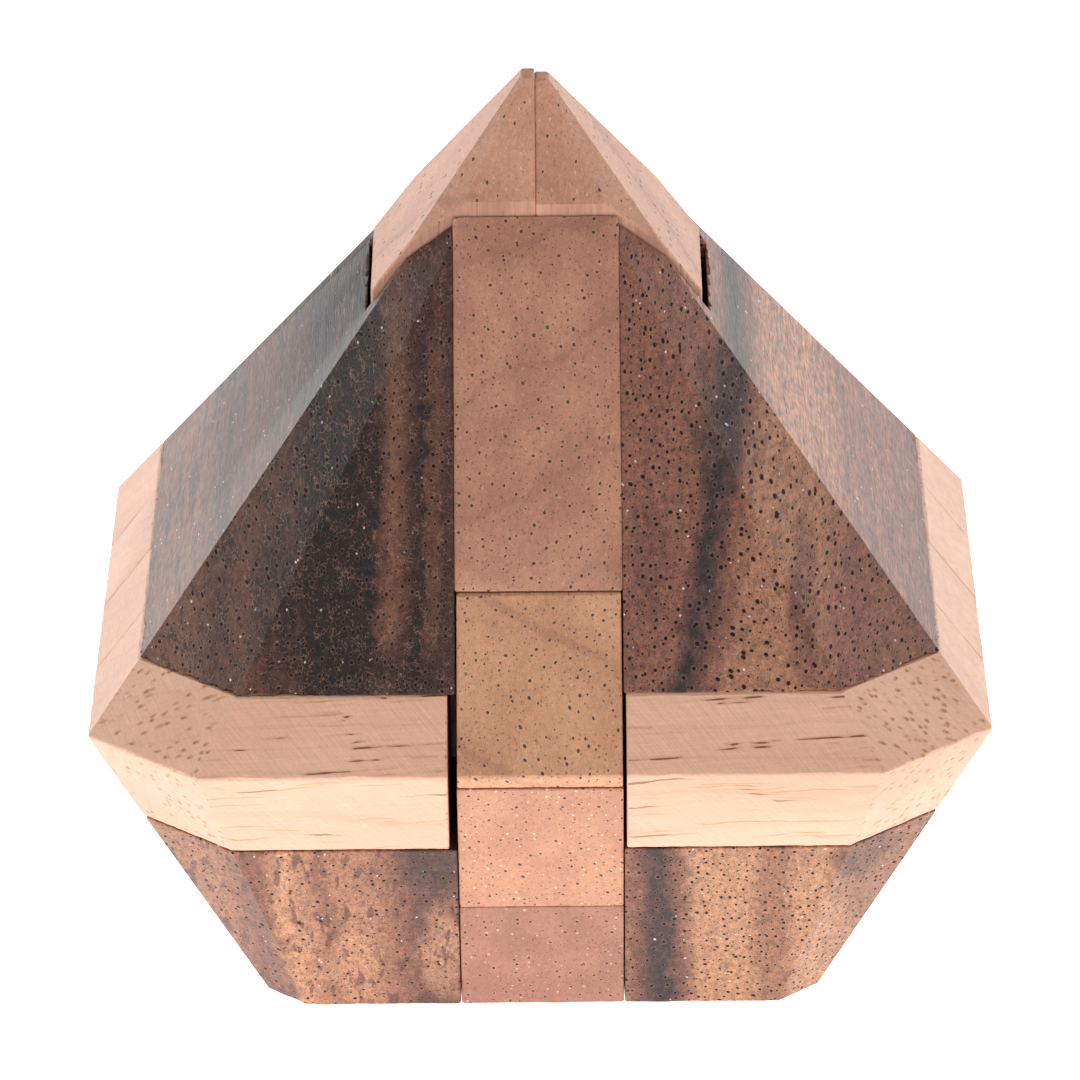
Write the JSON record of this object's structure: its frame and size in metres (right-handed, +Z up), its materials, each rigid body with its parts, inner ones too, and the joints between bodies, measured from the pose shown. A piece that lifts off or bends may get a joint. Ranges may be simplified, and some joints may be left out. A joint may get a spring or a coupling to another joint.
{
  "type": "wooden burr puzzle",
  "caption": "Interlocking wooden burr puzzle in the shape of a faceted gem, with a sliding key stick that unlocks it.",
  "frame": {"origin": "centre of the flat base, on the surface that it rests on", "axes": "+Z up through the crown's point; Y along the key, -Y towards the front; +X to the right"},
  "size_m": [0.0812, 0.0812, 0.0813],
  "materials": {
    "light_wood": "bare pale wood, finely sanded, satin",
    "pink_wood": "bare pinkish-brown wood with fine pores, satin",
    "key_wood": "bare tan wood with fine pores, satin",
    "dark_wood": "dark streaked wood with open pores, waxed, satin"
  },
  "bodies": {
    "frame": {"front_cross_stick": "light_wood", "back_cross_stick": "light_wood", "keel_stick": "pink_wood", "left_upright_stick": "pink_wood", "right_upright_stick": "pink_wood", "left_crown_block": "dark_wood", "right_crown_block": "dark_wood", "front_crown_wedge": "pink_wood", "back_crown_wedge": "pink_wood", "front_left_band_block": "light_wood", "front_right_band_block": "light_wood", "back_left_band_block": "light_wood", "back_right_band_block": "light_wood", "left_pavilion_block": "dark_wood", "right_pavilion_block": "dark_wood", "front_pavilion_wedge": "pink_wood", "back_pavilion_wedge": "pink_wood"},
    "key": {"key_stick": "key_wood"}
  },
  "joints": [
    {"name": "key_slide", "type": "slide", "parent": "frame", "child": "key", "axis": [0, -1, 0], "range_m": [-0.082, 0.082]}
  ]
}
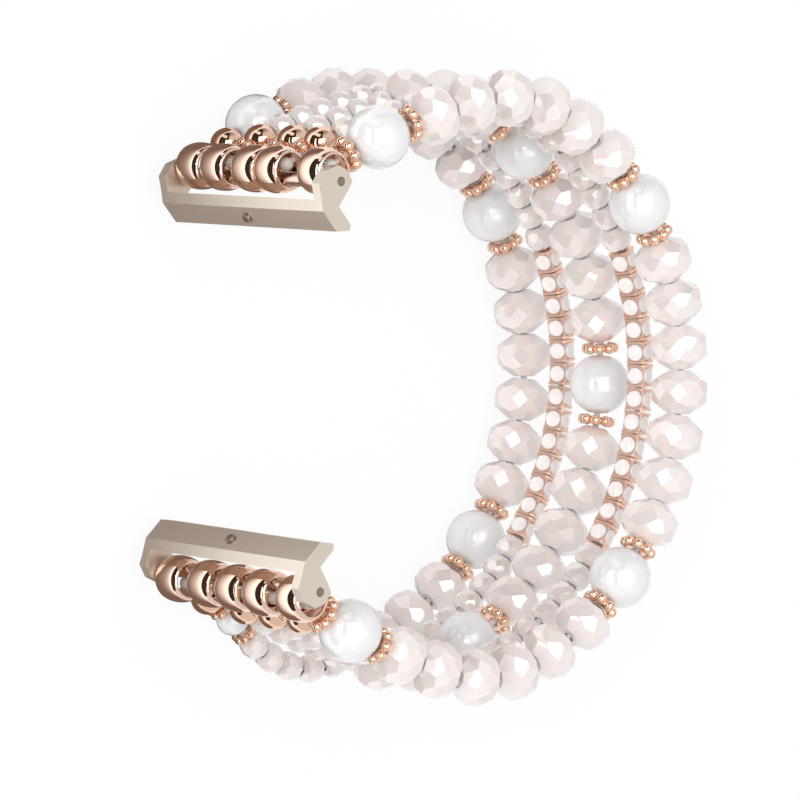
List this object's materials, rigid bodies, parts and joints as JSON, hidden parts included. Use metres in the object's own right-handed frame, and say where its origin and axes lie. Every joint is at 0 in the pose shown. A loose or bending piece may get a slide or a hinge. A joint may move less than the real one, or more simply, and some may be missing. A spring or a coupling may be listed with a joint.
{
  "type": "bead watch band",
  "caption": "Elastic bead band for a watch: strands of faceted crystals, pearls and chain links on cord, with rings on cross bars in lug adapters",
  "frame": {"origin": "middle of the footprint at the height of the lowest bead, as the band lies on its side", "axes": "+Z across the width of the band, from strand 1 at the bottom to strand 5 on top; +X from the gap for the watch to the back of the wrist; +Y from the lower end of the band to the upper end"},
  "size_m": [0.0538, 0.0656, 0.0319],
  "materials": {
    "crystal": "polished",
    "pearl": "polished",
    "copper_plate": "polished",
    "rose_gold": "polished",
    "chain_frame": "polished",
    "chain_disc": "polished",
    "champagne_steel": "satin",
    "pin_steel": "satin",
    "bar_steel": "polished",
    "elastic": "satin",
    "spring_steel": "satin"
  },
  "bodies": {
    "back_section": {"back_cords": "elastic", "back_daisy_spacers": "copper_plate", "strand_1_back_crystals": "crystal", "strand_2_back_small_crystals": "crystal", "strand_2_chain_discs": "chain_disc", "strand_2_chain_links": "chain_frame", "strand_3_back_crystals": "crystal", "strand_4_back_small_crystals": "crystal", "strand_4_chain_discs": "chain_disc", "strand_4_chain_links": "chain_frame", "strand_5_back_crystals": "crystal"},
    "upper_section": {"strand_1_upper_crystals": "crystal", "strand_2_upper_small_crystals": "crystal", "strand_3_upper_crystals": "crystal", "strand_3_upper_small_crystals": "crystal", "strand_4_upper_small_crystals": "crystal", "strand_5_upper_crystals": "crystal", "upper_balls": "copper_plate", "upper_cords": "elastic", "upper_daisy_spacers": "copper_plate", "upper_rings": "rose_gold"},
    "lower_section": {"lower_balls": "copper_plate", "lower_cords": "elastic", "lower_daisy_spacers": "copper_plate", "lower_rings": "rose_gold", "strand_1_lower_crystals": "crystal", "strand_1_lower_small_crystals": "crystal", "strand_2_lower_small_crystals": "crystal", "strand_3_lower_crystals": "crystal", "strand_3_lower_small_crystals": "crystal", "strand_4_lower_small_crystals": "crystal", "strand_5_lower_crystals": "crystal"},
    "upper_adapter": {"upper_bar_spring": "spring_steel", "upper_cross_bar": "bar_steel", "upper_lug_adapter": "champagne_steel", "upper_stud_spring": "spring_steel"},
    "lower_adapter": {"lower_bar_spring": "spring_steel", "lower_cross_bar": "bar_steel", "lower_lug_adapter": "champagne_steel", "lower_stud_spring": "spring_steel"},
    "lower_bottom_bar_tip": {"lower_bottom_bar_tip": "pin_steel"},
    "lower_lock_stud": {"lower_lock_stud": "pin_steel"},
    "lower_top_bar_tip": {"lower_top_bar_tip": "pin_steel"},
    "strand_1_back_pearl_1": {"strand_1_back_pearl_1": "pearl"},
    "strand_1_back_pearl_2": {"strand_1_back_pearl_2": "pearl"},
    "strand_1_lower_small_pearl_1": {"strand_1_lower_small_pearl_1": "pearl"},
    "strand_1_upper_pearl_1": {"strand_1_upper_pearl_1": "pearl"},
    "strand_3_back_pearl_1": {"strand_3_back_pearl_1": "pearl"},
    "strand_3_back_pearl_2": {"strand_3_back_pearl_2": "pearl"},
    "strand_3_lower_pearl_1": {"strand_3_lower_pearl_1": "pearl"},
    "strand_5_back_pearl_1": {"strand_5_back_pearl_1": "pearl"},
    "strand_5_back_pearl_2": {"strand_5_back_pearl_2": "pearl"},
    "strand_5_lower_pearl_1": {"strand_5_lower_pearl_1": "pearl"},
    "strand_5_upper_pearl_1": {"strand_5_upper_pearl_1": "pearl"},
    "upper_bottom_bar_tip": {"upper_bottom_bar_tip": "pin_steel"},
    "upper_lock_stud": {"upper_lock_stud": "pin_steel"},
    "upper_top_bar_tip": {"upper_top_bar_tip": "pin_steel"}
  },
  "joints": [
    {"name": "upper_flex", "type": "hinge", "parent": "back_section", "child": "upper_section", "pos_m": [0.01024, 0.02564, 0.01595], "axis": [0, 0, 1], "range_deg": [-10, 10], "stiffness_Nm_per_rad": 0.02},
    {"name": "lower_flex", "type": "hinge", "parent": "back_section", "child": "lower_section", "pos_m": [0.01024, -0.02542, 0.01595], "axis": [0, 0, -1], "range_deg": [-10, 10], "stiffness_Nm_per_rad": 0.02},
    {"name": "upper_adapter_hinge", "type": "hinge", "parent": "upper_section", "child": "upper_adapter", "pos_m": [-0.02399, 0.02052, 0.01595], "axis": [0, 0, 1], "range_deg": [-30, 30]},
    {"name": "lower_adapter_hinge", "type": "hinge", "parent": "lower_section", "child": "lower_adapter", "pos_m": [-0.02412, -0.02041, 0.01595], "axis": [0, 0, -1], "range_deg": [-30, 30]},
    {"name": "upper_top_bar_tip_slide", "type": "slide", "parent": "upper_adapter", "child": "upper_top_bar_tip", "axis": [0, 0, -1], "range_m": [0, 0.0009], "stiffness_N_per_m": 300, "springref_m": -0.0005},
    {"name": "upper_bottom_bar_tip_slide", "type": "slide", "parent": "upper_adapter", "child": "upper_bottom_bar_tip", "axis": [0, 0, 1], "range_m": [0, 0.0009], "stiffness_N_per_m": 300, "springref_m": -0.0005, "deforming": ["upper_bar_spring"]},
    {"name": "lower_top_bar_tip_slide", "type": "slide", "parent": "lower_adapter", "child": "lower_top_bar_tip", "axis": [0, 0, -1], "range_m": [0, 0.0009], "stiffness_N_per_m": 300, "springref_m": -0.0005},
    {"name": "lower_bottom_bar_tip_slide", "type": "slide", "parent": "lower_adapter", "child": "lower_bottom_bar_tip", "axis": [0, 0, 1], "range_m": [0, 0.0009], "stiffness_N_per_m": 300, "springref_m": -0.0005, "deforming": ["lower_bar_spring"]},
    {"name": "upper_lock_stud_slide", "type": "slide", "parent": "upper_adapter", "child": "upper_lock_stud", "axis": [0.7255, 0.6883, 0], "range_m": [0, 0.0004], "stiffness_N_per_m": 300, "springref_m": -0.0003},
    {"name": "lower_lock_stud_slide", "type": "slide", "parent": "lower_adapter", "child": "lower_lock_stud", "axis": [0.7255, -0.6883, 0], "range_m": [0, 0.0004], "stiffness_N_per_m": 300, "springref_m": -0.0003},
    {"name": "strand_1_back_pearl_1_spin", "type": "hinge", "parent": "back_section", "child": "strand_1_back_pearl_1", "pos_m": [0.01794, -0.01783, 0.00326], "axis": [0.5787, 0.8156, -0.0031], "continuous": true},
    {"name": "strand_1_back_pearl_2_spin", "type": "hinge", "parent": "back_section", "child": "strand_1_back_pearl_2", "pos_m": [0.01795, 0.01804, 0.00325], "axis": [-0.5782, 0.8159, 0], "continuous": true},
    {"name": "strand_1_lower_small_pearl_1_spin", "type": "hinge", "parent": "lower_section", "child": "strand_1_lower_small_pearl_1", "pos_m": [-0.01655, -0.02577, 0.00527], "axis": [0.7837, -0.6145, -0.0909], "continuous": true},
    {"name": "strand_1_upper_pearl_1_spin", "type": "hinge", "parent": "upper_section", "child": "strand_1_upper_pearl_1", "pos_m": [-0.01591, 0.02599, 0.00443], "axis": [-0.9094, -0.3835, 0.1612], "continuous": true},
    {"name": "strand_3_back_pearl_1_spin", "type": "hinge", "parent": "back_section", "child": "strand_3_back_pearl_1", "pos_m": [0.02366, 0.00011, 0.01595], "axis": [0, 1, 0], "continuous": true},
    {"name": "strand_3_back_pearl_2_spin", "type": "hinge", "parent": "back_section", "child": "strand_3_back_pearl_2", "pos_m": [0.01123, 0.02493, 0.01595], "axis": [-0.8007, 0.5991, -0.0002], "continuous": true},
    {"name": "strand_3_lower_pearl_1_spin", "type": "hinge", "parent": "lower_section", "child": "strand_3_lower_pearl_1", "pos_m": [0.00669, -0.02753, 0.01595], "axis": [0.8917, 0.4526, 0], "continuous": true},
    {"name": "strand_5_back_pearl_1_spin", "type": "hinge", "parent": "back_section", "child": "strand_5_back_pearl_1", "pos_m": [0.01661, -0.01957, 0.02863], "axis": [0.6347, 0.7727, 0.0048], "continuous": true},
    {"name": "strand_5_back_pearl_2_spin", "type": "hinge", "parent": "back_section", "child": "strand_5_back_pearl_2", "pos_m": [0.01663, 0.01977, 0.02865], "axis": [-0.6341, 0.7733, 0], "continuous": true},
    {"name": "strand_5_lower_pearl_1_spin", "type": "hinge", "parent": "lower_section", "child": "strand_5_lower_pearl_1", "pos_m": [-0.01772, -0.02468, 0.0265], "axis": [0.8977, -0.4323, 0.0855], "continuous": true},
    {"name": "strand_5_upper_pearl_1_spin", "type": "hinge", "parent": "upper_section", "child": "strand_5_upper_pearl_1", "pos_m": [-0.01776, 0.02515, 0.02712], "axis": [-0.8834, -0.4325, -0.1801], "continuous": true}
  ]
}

--

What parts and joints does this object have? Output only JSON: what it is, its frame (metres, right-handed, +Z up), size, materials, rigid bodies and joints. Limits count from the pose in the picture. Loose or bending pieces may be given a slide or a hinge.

...

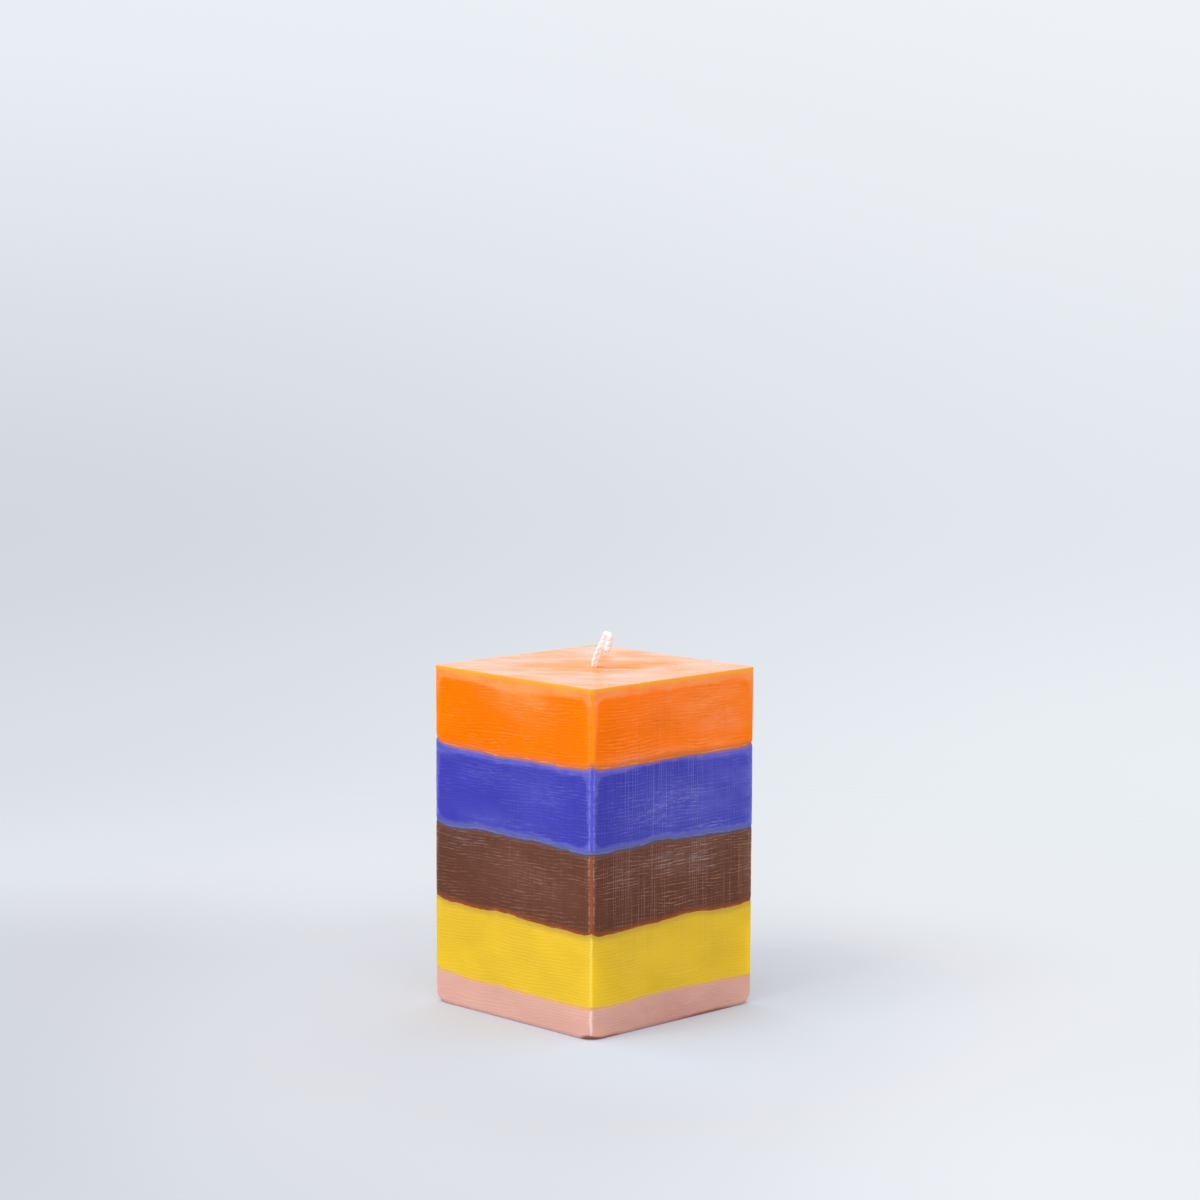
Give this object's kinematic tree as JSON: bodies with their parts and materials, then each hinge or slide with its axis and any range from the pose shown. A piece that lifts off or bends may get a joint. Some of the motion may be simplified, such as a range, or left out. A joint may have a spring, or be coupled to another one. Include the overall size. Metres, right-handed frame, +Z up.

**Written task:**
Copy out each line of the records that holds the string "axes".

**The output:**
  "frame": {"origin": "centre of the flat base, on the surface that it rests on", "axes": "+Z up through the crown's point; Y along the key, -Y towards the front; +X to the right"},
List this object's materials, rigid bodies, parts and joints as JSON, hidden parts included. Use metres in the object's own right-handed frame, and say where its origin and axes lie. Every joint is at 0 in the pose shown. A loose or bending piece may get a slide or a hinge. A joint may move less than the real one, or more simply, and some may be missing. A spring or a coupling may be listed with a joint.
  "frame": {"origin": "middle of the footprint at the height of the lowest bead, as the band lies on its side", "axes": "+Z across the width of the band, from strand 1 at the bottom to strand 5 on top; +X from the gap for the watch to the back of the wrist; +Y from the lower end of the band to the upper end"},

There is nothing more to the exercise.